According to the U.S attorney, on April 2, 2018, when Medina-Perez appeared before Joseph for a hearing, a plainclothes ICE officer arrived to take him into custody. Joseph’s clerk told the ICE agent to wait in the lobby, where he would encounter Medina-Perez leaving the courtroom if the judge agreed to his release.

The indictment says that Joseph, the prosecutor and Medina-Perez had a brief sidebar about the immigration detainer, during which Joseph instructed the clerk to turn the courtroom recorder off for about a minute, a violation of the court rules.

The fugitive warrant was dropped when prosecutors discovered they had the wrong man and the judge determined he did not need to be held on the drug charge. Informed that an ICE agent was waiting outside, Joseph said “I’m not going to allow them to come in here.”

Then, according to the indictment, MacGregor escorted Medina-Perez downstairs and out a back door.

He was captured by ICE later that month, and has since been released on bond awaiting an immigration hearing, currently scheduled for July.

Andrew Lelling
U.S. Attorney for the District of Massachusetts Andrew Lelling at a news conference in Boston. (Photo: Steven Senne/AP File)

Joseph and MacGregor were indicted on one count of conspiracy to obstruct justice and two counts of obstruction of justice — aiding and abetting. MacGregor was also charged with one count of perjury. They pleaded not guilty.

Massachusetts Attorney General Maura Healey called the indictment “a radical and politically motivated attack on our state and the independence of our courts.”

“It is a bedrock principle of our constitutional system that federal prosecutors should not recklessly interfere with the operation of state courts and their administration of justice,” Healey said in a statement Thursday. “I am deeply disappointed by U.S. Attorney Andrew Lelling’s misuse of prosecutorial resources and the chilling effect his actions will have.”

Carol Rose, executive director of the ACLU of Massachusetts, echoed Healey’s view of the indictment as “an assault on justice in Massachusetts courts.”

“This decision seems to have little to do with the actual facts, and everything to do with enforcing the president’s anti-immigrant agenda,” Rose said in a statement. “In this case, like so many others across Massachusetts, an ICE officer staked out a state court and made it difficult for court officials to do their job, which is to ensure that people in state court have access to justice.”

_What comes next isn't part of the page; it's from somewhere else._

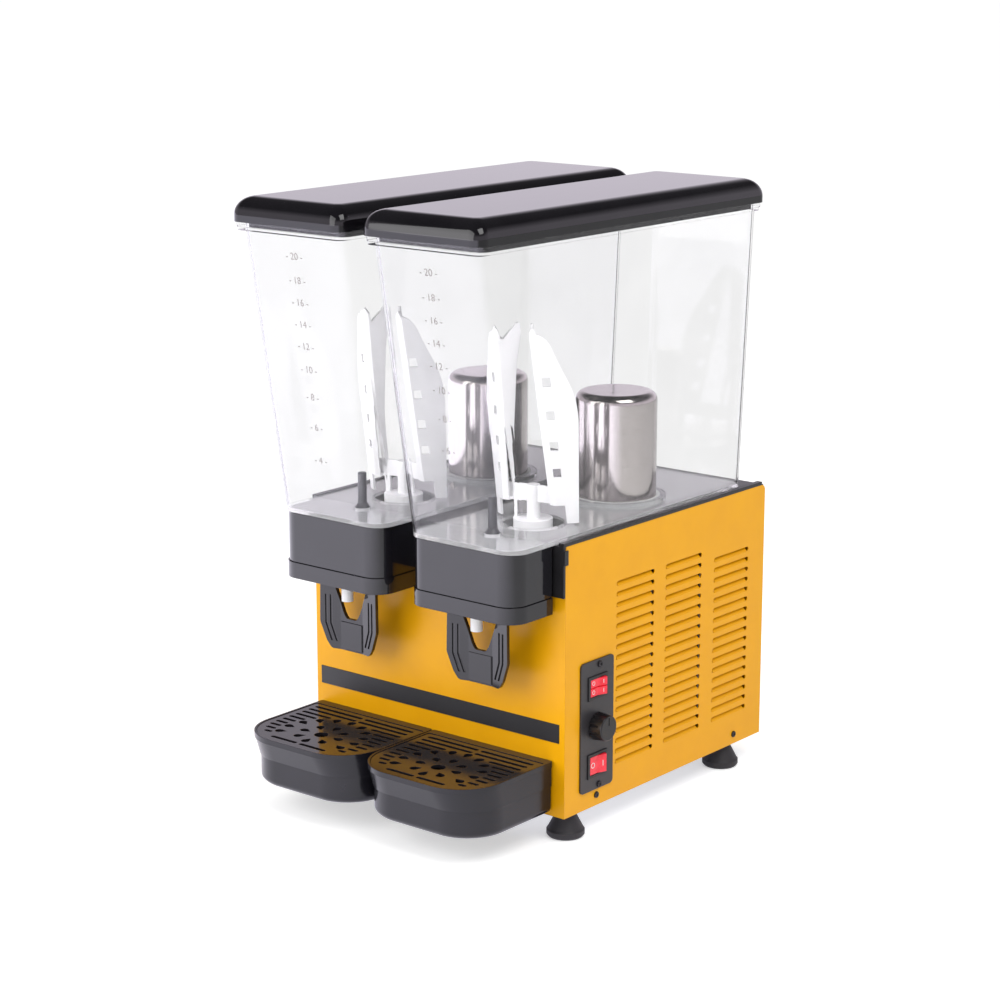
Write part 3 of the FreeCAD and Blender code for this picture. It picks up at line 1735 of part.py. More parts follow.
def fan_blades():
    """Fan wheel: hub, twisted-in blades and the shaft end in the motor."""
    y, z = fan_axis()
    face = condenser_x - 0.1 - shroud_depth
    front = face - fan_motor_gap
    x0 = front + 1.5
    hub = rod(V(x0, 0, 0), V(x0 + 15, 0, 0), fan_hub_radius)
    blades = []
    for k in range(fan_blade_count):
        blade = box(-9, 9, -22, 22, fan_hub_radius - 4, fan_radius)
        thin = box(-0.75, 0.75, -22, 22, fan_hub_radius - 4, fan_radius)
        thin.rotate(V(0, 0, 0), UP, 62)
        thin = thin.common(blade)
        thin = thin.common(rod(V(-9, 0, 0), V(9, 0, 0), fan_radius))
        thin.translate(V(x0 + 9.5, 0, 0))
        thin.rotate(V(0, 0, 0), V(1, 0, 0), 360 / fan_blade_count * k)
        blades.append(thin)
    shaft = rod(V(front - 17, 0, 0), V(x0 + 2, 0, 0), fan_shaft_radius)
    body = join([hub, shaft] + blades)
    body.translate(V(0, y, z))
    return body


def pipe(points, radius, bend):
    """Round copper tube along straight runs joined by tangent bends."""
    edges = []
    last = points[0]
    for before, corner, after in zip(points[:-2], points[1:-1], points[2:]):
        back = (before - corner).normalize()
        on = (after - corner).normalize()
        half = math.acos(max(-1.0, min(1.0, back.dot(on)))) / 2
        cut = bend / math.tan(half)
        start = corner + back * cut
        end = corner + on * cut
        centre = corner + (back + on).normalize() * (bend / math.sin(half))
        middle = centre + (corner - centre).normalize() * bend
        edges.append(Part.LineSegment(last, start).toShape())
        edges.append(Part.Arc(start, middle, end).toShape())
        last = end
    edges.append(Part.LineSegment(last, points[-1]).toShape())
    spine = Part.Wire(edges)
    ring = Part.Wire([Part.makeCircle(radius, points[0], points[1] - points[0])])
    body = spine.makePipeShell([ring], True, False)
    length = sum(e.Length for e in edges)
    area = math.pi * radius * radius
    assert abs(body.Volume / (area * length) - 1) < 0.02
    return body


def drier_site():
    return 40.0, cabinet_depth - 26.0, base_z + 62.0


def filter_drier():
    x, y, z = drier_site()
    body = post(x, y, z, z + drier_length, drier_radius)
    ends = [e for e in body.Edges if e.Closed and e.BoundBox.ZLength < 0.01]
    body = body.makeFillet(drier_radius * 0.7, ends)
    clip = box(x - 4, x + 4, y + drier_radius - 2, cabinet_depth - sheet, z + 30, z + 42)
    return carve(join([body, clip]), pipe_sockets())


def pipe_routes():
    """Corner points of the discharge, liquid, crossover and suction pipes."""
    tube_x = condenser_x + condenser_thickness / 2
    low = base_z + condenser_bottom
    step = condenser_height / condenser_tube_rows
    top_tube = low + condenser_height - step / 2
    low_tube = low + step / 2
    end_y = condenser_rear + 6
    turn_y = cabinet_depth - 22
    can_y = compressor_y + compressor_radius
    can_z = base_z + sheet + grommet_height + compressor_plate_thickness - 1
    side_z = can_z + 110
    drier_x, drier_y, drier_z = drier_site()
    dome_x = tank_pitch / 2
    ring = dome_radius - dome_wall - jacket_gap - jacket_wall / 2
    jacket_low = deck_bottom + jacket_lift
    side_x = -half_width + 12
    return [
        [
            V(compressor_x, can_y - 4, side_z),
            V(compressor_x, turn_y, side_z),
            V(compressor_x, turn_y, pipe_level - 24),
            V(tube_x, turn_y, pipe_level - 24),
            V(tube_x, turn_y, top_tube),
            V(tube_x, end_y - 3, top_tube),
        ],
        [
            V(tube_x, end_y - 3, low_tube),
            V(tube_x, drier_y, low_tube),
            V(drier_x, drier_y, low_tube),
            V(drier_x, drier_y, drier_z + 3),
        ],
        [
            V(drier_x, drier_y, drier_z + drier_length - 3),
            V(drier_x, drier_y, pipe_level),
            V(drier_x, dome_y + ring, pipe_level),
            V(dome_x, dome_y + ring, pipe_level),
            V(dome_x, dome_y + ring, jacket_low),
        ],
        [
            V(dome_x, dome_y - ring, jacket_low),
            V(dome_x, dome_y - ring, pipe_level),
            V(-dome_x, dome_y - ring, pipe_level),
            V(-dome_x, dome_y - ring, jacket_low),
        ],
        [
            V(-dome_x, dome_y + ring, jacket_low),
            V(-dome_x, dome_y + ring, pipe_level),
            V(side_x, dome_y + ring, pipe_level),
            V(side_x, dome_y + ring, side_z),
            V(compressor_x - compressor_radius + 7, dome_y + ring, side_z),
        ],
    ]


def pipe_sockets():
    """Room for each pipe's ends in the pieces that they are brazed into."""
    sockets = []
    for route in pipe_routes():
        for end, inner in ((route[0], route[1]), (route[-1], route[-2])):
            run = (inner - end).normalize()
            sockets.append(rod(end, end + run * 12, pipe_radius + running_fit))
    return sockets


def refrigerant_pipes():
    return [pipe(route, pipe_radius, pipe_bend) for route in pipe_routes()]


def placed(shape, x):
    moved = shape.copy()
    moved.translate(V(x, 0, 0))
    return moved


def placed_all(shapes, x):
    return [placed(shape, x) for shape in shapes]


def build_cabinet():
    save("base_pan", base_pan())
    save("front_panel", front_panel())
    save("side_panel_left", side_panel(-1))
    save("side_panel_right", side_panel(1))
    save("rear_panel", rear_panel())
    save("top_deck", top_deck())
    save("front_strip", front_strip())
    save("case_screws", *[screw_shapes(seat, outward) for seat, outward in all_screws()])
    save("control_plate", control_plate())
    save("switch_frames", *switch_frames())
    save("thermostat_body", thermostat_body())
    save("thermostat_knob", thermostat_knob())
    for name, y, z, height in rocker_centres():
        save(name, rocker(y, z, height))
    save("power_inlet", power_inlet())
    for name, x, y in feet_sites():
        save("foot_" + name, foot(x, y))


def build_cold_unit():
    save("compressor", compressor())
    save("compressor_grommets", *[grommet(x, y) for x, y in grommet_sites()])
    save("condenser", condenser())
    save("fan_shroud", fan_shroud())
    save("fan_motor", fan_motor())
    save("fan_blades", fan_blades())
    save("filter_drier", filter_drier())
    save("refrigerant_pipes", *refrigerant_pipes())


def build_tanks():
    middles = [side * tank_pitch / 2 for side in sides.values()]
    save("evaporator_domes", *[placed(dome(), x) for x in middles])
    save("cooling_jackets", *[placed(cooling_jacket(), x) for x in middles])
    save("gearmotors", *[placed(gearmotor(), x) for x in middles])
    save("shaft_bushes", *[placed(shaft_bush(), x) for x in middles])
    save("motor_shelf", motor_shelf())
    pieces = {
        "tank": [tank()],
        "tank_seals": tank_seals(),
        "lid": [lid()],
        "paddle": [paddle()],
        "drive_shaft": [drive_shaft()],
        "tap_cover": [tap_cover()],
        "tap_cover_band": [tap_cover_band()],
        "tap_body": [tap_body()],
        "tap_lever": [tap_lever()],
        "tap_plunger": [tap_plunger()],
        "tap_spring": [tap_spring()],
    }
    for name, side in sides.items():
        for node, shapes in pieces.items():
            save(node + "_" + name, *placed_all(shapes, side * tank_pitch / 2))


def build_trays():
    tray = drip_tray()
    grille = drip_grille()
    bracket = tray_bracket()
    brackets = []
    for name, side in sides.items():
        x = side * tray_pitch / 2 + tray_shift
        save("drip_tray_" + name, placed(tray, x))
        save("drip_grille_" + name, placed(grille, x))
        brackets.append(placed(bracket, x))
    save("tray_brackets", *brackets)


os.makedirs("parts", exist_ok=True)
build_cabinet()
build_cold_unit()
build_tanks()
build_trays()
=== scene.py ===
# %% [markdown]
# # A twin-tank drink dispenser
# The machine stands on a counter: two clear tanks of cold drink over a louvred yellow cabinet.
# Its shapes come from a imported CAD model. This lesson loads that model as a fixed frame, gives
# every piece the finish of its real material, and adds what CAD left plain.

# %%  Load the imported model
import json
import math
import bpy
import bmesh
from mathutils import Matrix, Vector


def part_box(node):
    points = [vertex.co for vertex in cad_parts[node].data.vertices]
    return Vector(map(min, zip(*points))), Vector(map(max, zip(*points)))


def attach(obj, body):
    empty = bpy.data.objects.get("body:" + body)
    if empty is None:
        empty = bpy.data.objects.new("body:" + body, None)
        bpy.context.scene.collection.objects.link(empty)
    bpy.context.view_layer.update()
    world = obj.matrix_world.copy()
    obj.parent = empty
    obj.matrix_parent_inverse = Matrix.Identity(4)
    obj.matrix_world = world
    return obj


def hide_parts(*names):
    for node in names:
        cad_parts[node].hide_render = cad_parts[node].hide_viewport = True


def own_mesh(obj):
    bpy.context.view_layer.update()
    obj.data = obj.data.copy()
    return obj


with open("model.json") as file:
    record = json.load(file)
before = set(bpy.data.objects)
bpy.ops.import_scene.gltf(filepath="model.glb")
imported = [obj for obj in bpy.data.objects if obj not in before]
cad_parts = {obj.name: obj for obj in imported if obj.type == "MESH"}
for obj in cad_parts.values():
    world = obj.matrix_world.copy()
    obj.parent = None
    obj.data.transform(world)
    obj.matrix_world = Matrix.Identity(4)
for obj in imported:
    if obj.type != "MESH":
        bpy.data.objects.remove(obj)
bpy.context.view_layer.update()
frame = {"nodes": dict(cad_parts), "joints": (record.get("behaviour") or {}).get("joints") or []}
nodes = frame["nodes"]
MM = 0.001
SIDES = ("left", "right")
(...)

Massachusetts is home to several so-called sanctuary cities, including Boston and Newton, which have enacted laws barring local police from helping ICE to enforce federal immigration law. Last year, the state’s Supreme Judicial Court ruled that police could not detain people based solely on immigration violations.

Sanctuary cities have been the subject of regular attacks by President Trump, who issued an executive order to block federal funding for such jurisdictions shortly after taking office. Attempts by the Justice Department under former Attorney General Jeff Sessions to carry out that order, however, have been repeatedly blocked by the courts. More recently, the Washington Post reported that White House officials have proposed transporting immigrants in ICE custody to sanctuary cities and releasing them onto the streets as an act of retaliation against elected officials who oppose Trump’s immigration policies.

While such high-profile, dramatic attempts to penalize sanctuary cities have come up against legal challenges, over the last three years, immigration officials have employed increasingly aggressive tactics including ramping up arrests at courthouses) to target immigrants in communities where local law enforcement is barred from cooperating.

The increased ICE presence at both civil and criminal courthouses around the country has raised concerns from immigration advocates as well as criminal justice experts.

“ICE’s reliance on immigration arrests in courthouses instills fear in clients and deters them from seeking justice in a court building,” read a letter sent by 68 former state and federal judges in December to then-acting ICE Director Ronald Vitiello. Vitiello departed the agency earlier this month after Trump withdrew his nomination for director from the Senate, citing a desire to go in a “tougher direction.”

Lelling, the Massachusetts U.S. attorney, insisted the action against the judge was an anomaly and not intended as an attack on the Massachusetts courts. But the indictment and the high-profile press conference seemed intended to send a signal of a crackdown on sanctuary policies.

“We have heard of other instances in which it is alleged that judges have done something to help people who are pursuant by ICE,” Lelling said at Thursday’s press conference. “I don’t think it’s the only time something like this has happened in Massachusetts.”